PROBLEM STATEMENT: Gather every line of the entries that includes the word "pose".

(Saved entries)
========================================================================

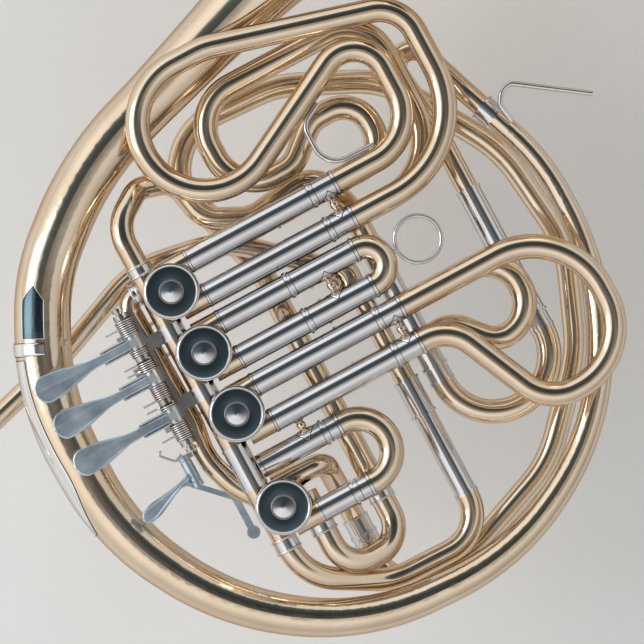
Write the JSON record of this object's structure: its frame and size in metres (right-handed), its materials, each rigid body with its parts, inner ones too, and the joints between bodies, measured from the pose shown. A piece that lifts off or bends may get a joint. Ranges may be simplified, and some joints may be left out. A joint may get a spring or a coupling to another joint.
{
  "type": "double horn with mouthpiece",
  "caption": "Brass double horn with rotary valves, finger and thumb levers, pull slides and a removable silver mouthpiece in its leadpipe receiver.",
  "frame": {"origin": "on the axis of the middle finger valve, at mid height of the valve row", "axes": "+X along the valve slides, away from the finger levers, +Y along the valve row towards the first valve, +Z out of the valve caps"},
  "size_m": [0.6082, 0.5657, 0.3136],
  "materials": {
    "brass": "lacquered and polished",
    "nickel": "polished nickel silver",
    "silver_plate": "silver plated",
    "lever_steel": "brushed",
    "spring_steel": "polished wire",
    "cap": "polished",
    "stop_cork": "matt"
  },
  "bodies": {
    "horn": {"tuning_inlet": "brass", "first_branch": "brass", "change_crooks": "brass", "extension_coil": "brass", "change_elbow": "brass", "side_tube": "brass", "leadpipe": "brass", "bell_tail": "brass", "bell_flare": "brass", "bell_rim": "brass", "valve_1_casing": "brass", "valve_2_casing": "brass", "valve_3_casing": "brass", "change_valve_casing": "brass", "bearing_plates": "brass", "first_slide_sleeves": "nickel", "second_slide_sleeves": "nickel", "third_slide_sleeves": "nickel", "change_slide_sleeves": "nickel", "tuning_slide_sleeves": "nickel", "rear_slide_sleeves": "nickel", "valve_links": "nickel", "long_leg": "nickel", "long_leg_sleeve": "nickel", "mouthpiece_receiver": "nickel", "tail_ferrule": "nickel", "finger_hook": "nickel", "lever_hinge": "lever_steel", "thumb_bracket": "lever_steel", "lever_springs": "spring_steel", "valve_caps": "cap", "stop_corks": "stop_cork"},
    "finger_lever_1": {"finger_lever_1": "lever_steel"},
    "finger_lever_2": {"finger_lever_2": "lever_steel"},
    "finger_lever_3": {"finger_lever_3": "lever_steel"},
    "thumb_lever": {"thumb_lever": "lever_steel"},
    "rotor_1": {"rotor_1": "brass", "stop_arm_1": "nickel"},
    "rotor_2": {"rotor_2": "brass", "stop_arm_2": "nickel"},
    "rotor_3": {"rotor_3": "brass", "stop_arm_3": "nickel"},
    "rotor_4": {"rotor_4": "brass", "stop_arm_4": "nickel"},
    "first_slide": {"first_slide_legs": "nickel", "first_slide_bow": "brass", "first_slide_hook": "nickel"},
    "second_slide": {"second_slide_legs": "nickel", "second_slide_bow": "brass", "second_slide_ring": "nickel"},
    "third_slide": {"third_slide_legs": "nickel", "third_slide_bow": "brass"},
    "rear_slide_1": {"rear_slide_1": "brass"},
    "rear_slide_2": {"rear_slide_2": "brass"},
    "rear_slide_3": {"rear_slide_3": "brass"},
    "tuning_slide": {"tuning_slide_legs": "nickel", "tuning_slide_bow": "brass"},
    "change_slide": {"change_slide_legs": "nickel", "change_slide_bow": "brass"},
    "mouthpiece": {"mouthpiece": "silver_plate"}
  },
  "joints": [
    {"name": "finger_1_press", "type": "hinge", "parent": "horn", "child": "finger_lever_1", "pos_m": [-0.0315, 0.023, 0.008], "axis": [0, -1, 0], "range_deg": [0, 12], "stiffness_Nm_per_rad": 0.15, "springref_deg": -20.05},
    {"name": "finger_2_press", "type": "hinge", "parent": "horn", "child": "finger_lever_2", "pos_m": [-0.0315, 0.0009, 0.008], "axis": [0, -1, 0], "range_deg": [0, 12], "stiffness_Nm_per_rad": 0.15, "springref_deg": -20.05},
    {"name": "finger_3_press", "type": "hinge", "parent": "horn", "child": "finger_lever_3", "pos_m": [-0.0315, -0.0223, 0.008], "axis": [0, -1, 0], "range_deg": [0, 12], "stiffness_Nm_per_rad": 0.15, "springref_deg": -20.05},
    {"name": "thumb_press", "type": "hinge", "parent": "horn", "child": "thumb_lever", "pos_m": [-0.0378, -0.054, 0], "axis": [0, -1, 0], "range_deg": [0, 12], "stiffness_Nm_per_rad": 0.15, "springref_deg": -20.05},
    {"name": "rotor_1_turn", "type": "hinge", "parent": "horn", "child": "rotor_1", "pos_m": [0, 0.038, 0], "axis": [0, 0, 1], "range_deg": [0, 90]},
    {"name": "rotor_2_turn", "type": "hinge", "parent": "horn", "child": "rotor_2", "pos_m": [0, 0, 0], "axis": [0, 0, 1], "range_deg": [0, 90]},
    {"name": "rotor_3_turn", "type": "hinge", "parent": "horn", "child": "rotor_3", "pos_m": [0, -0.038, 0], "axis": [0, 0, 1], "range_deg": [0, 90]},
    {"name": "rotor_4_turn", "type": "hinge", "parent": "horn", "child": "rotor_4", "pos_m": [-0.0015, -0.095, 0], "axis": [0, 0, 1], "range_deg": [0, 90]},
    {"name": "first_slide_pull", "type": "slide", "parent": "horn", "child": "first_slide", "axis": [1, 0, 0], "range_m": [0, 0.02]},
    {"name": "second_slide_pull", "type": "slide", "parent": "horn", "child": "second_slide", "axis": [1, 0, 0], "range_m": [0, 0.02]},
    {"name": "third_slide_pull", "type": "slide", "parent": "horn", "child": "third_slide", "axis": [1, 0, 0], "range_m": [0, 0.02]},
    {"name": "rear_slide_1_pull", "type": "slide", "parent": "horn", "child": "rear_slide_1", "axis": [1, 0, 0], "range_m": [0, 0.008]},
    {"name": "rear_slide_2_pull", "type": "slide", "parent": "horn", "child": "rear_slide_2", "axis": [1, 0, 0], "range_m": [0, 0.015]},
    {"name": "rear_slide_3_pull", "type": "slide", "parent": "horn", "child": "rear_slide_3", "axis": [1, 0, 0], "range_m": [0, 0.015]},
    {"name": "tuning_slide_pull", "type": "slide", "parent": "horn", "child": "tuning_slide", "axis": [0, -1, 0], "range_m": [0, 0.015]},
    {"name": "change_slide_pull", "type": "slide", "parent": "horn", "child": "change_slide", "axis": [1, 0, 0], "range_m": [0, 0.02]},
    {"name": "mouthpiece_pull", "type": "slide", "parent": "horn", "child": "mouthpiece", "axis": [-0.9651, -0.262, 0], "range_m": [0, 0.025]}
  ],
  "couplings": [
    {"joint": "rotor_1_turn", "follows": "finger_1_press", "ratio": 7.5},
    {"joint": "rotor_2_turn", "follows": "finger_2_press", "ratio": 7.5},
    {"joint": "rotor_3_turn", "follows": "finger_3_press", "ratio": 7.5},
    {"joint": "rotor_4_turn", "follows": "thumb_press", "ratio": 7.5}
  ]
}
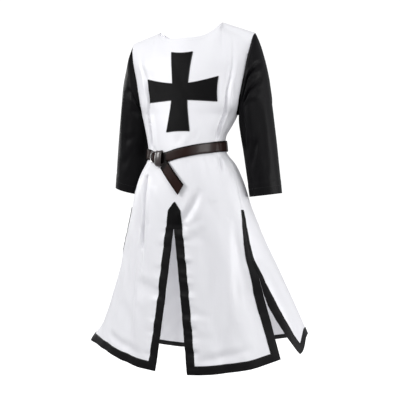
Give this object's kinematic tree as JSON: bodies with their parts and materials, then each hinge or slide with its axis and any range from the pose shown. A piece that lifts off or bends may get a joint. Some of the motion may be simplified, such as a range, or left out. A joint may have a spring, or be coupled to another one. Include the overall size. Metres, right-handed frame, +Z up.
{
  "type": "medieval surcoat",
  "caption": "White knee-length surcoat filled out as worn: black sleeves, cross and trim, slit skirt, and a brown ring belt tied at the waist.",
  "frame": {"origin": "on the line of the shoulders in the middle, level with the points where the neckline meets the shoulder seams", "axes": "+Z up the wearer, +X towards the wearer's left, the front faces -Y"},
  "size_m": [0.7482, 0.5473, 1.1477],
  "materials": {
    "white_cloth": "soft satin weave",
    "black_cloth": "satin weave",
    "brown_leather": "smooth, worn darker at the edges",
    "bright_metal": "bright"
  },
  "bodies": {
    "root": {"front_panel": "white_cloth", "back_panel": "white_cloth", "sleeve_left": "black_cloth", "sleeve_right": "black_cloth", "cross": "black_cloth", "slit_patch": "black_cloth", "trim_front_left": "black_cloth", "trim_front_right": "black_cloth", "trim_back": "black_cloth", "belt_strap": "brown_leather", "belt_knot": "brown_leather", "belt_tail": "brown_leather", "belt_ring": "bright_metal"}
  },
  "joints": []
}
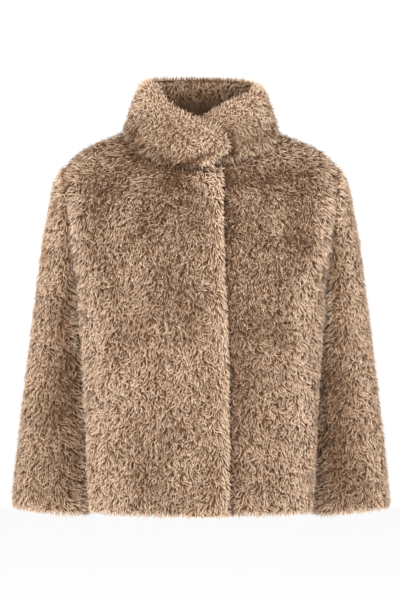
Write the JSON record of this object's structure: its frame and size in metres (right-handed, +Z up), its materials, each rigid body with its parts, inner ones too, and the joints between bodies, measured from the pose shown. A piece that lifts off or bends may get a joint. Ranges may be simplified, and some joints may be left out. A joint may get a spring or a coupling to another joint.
{
  "type": "faux fur coat",
  "caption": "Short hollow coat of long curly faux fur with a tall overlapped collar, a lapped front and straight sleeves.",
  "frame": {"origin": "middle of the neck, about level with the neck points of the shoulder seams, where the coat is held by the wearer", "axes": "+Z up, the front faces -Y, +X to the wearer's left"},
  "size_m": [0.6214, 0.2522, 0.72],
  "materials": {
    "body_pile": "long curly faux fur, taupe with lighter tips and darker roots",
    "sleeve_pile": "long curly faux fur, as on the body",
    "collar_pile": "long curly faux fur on both sides, a little lighter than the body",
    "neck_satin": "dark brown satin with a soft gloss"
  },
  "bodies": {
    "root": {"front_right": "body_pile", "front_left": "body_pile", "back": "body_pile", "sleeve_right": "sleeve_pile", "sleeve_left": "sleeve_pile", "collar": "collar_pile", "neck_lining": "neck_satin"}
  },
  "joints": []
}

========================================================================

RESULT FOR THIS TASK:
Write the JSON record of this object's structure: its frame and size in metres (right-handed), its materials, each rigid body with its parts, inner ones too, and the joints between bodies, measured from the pose shown. A piece that lifts off or bends may get a joint. Ranges may be simplified, and some joints may be left out. A joint may get a spring or a coupling to another joint.
Give this object's kinematic tree as JSON: bodies with their parts and materials, then each hinge or slide with its axis and any range from the pose shown. A piece that lifts off or bends may get a joint. Some of the motion may be simplified, such as a range, or left out. A joint may have a spring, or be coupled to another one. Include the overall size. Metres, right-handed frame, +Z up.
Write the JSON record of this object's structure: its frame and size in metres (right-handed, +Z up), its materials, each rigid body with its parts, inner ones too, and the joints between bodies, measured from the pose shown. A piece that lifts off or bends may get a joint. Ranges may be simplified, and some joints may be left out. A joint may get a spring or a coupling to another joint.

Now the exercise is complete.